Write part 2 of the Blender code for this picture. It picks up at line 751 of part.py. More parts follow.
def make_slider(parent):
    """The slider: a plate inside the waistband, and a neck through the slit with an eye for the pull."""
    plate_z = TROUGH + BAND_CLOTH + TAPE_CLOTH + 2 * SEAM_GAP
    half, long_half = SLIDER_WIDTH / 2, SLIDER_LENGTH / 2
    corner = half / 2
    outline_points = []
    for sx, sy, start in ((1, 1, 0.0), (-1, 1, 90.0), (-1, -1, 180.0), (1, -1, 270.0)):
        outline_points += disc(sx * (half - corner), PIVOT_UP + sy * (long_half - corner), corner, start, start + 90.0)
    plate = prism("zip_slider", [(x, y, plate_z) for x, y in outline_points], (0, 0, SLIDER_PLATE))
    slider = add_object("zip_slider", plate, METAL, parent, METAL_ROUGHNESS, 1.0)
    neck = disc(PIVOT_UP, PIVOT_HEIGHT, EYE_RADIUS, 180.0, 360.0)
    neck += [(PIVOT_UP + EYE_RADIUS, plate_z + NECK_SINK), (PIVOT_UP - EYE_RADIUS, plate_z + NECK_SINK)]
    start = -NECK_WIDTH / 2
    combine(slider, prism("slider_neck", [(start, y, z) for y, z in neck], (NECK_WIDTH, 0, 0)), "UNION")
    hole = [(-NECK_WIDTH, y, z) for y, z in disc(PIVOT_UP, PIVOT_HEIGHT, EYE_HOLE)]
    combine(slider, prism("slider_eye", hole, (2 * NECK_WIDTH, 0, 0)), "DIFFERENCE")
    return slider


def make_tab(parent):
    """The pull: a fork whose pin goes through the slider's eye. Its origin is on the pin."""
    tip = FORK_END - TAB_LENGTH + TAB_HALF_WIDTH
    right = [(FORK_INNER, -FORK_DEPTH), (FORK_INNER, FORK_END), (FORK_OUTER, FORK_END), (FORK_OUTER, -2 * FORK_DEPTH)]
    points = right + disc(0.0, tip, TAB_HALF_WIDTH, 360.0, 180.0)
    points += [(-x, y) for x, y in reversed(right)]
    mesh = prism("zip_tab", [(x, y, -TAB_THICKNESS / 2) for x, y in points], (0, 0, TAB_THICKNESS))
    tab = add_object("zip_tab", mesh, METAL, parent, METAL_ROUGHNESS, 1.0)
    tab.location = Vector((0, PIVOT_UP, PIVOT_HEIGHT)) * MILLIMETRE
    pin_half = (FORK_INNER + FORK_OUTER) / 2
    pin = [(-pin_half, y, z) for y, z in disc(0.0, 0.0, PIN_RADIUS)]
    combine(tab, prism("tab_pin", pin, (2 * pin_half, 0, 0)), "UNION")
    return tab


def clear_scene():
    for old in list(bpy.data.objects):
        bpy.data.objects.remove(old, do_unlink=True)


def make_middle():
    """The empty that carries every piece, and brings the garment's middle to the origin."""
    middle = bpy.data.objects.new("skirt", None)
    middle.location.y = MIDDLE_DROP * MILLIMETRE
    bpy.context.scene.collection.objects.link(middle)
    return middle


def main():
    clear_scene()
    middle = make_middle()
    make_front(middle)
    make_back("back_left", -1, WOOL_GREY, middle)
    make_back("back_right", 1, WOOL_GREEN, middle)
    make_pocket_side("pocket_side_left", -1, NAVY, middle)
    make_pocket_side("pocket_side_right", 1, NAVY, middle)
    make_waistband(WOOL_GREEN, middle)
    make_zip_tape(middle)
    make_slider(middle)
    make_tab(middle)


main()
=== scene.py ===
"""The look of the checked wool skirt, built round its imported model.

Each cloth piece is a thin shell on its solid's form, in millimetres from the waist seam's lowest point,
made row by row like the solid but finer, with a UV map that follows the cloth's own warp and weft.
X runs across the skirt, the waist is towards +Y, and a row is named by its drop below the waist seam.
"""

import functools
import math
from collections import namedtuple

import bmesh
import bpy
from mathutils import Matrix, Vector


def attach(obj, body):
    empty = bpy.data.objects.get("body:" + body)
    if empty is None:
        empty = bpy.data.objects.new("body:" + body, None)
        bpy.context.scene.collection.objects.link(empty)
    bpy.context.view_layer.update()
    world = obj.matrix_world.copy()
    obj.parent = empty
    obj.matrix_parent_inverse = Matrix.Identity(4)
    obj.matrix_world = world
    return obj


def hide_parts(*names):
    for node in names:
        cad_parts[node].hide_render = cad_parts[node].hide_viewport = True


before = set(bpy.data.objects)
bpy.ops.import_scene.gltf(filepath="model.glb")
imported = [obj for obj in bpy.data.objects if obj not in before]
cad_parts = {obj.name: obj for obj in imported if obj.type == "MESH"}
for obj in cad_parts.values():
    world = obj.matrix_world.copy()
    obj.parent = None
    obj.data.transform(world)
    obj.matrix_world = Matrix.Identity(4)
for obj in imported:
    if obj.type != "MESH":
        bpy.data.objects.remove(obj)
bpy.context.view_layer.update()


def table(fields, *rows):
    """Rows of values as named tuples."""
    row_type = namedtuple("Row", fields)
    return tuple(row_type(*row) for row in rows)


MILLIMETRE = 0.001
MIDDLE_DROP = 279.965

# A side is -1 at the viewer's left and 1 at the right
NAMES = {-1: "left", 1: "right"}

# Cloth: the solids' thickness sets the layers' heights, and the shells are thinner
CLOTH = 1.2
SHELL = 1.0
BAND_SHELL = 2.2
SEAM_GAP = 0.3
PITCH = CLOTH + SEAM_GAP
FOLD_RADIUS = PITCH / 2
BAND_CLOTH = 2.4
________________
_EXERCISE INSTRUCTIONS_
Transcribe the lines above from the one with "return middle" through the one with "obj.matrix_parent_inverse = Matrix.Identity(4)". Include both ends and leave out every other line.

_FINAL RESULT_
    return middle


def main():
    clear_scene()
    middle = make_middle()
    make_front(middle)
    make_back("back_left", -1, WOOL_GREY, middle)
    make_back("back_right", 1, WOOL_GREEN, middle)
    make_pocket_side("pocket_side_left", -1, NAVY, middle)
    make_pocket_side("pocket_side_right", 1, NAVY, middle)
    make_waistband(WOOL_GREEN, middle)
    make_zip_tape(middle)
    make_slider(middle)
    make_tab(middle)


main()
=== scene.py ===
"""The look of the checked wool skirt, built round its imported model.

Each cloth piece is a thin shell on its solid's form, in millimetres from the waist seam's lowest point,
made row by row like the solid but finer, with a UV map that follows the cloth's own warp and weft.
X runs across the skirt, the waist is towards +Y, and a row is named by its drop below the waist seam.
"""

import functools
import math
from collections import namedtuple

import bmesh
import bpy
from mathutils import Matrix, Vector


def attach(obj, body):
    empty = bpy.data.objects.get("body:" + body)
    if empty is None:
        empty = bpy.data.objects.new("body:" + body, None)
        bpy.context.scene.collection.objects.link(empty)
    bpy.context.view_layer.update()
    world = obj.matrix_world.copy()
    obj.parent = empty
    obj.matrix_parent_inverse = Matrix.Identity(4)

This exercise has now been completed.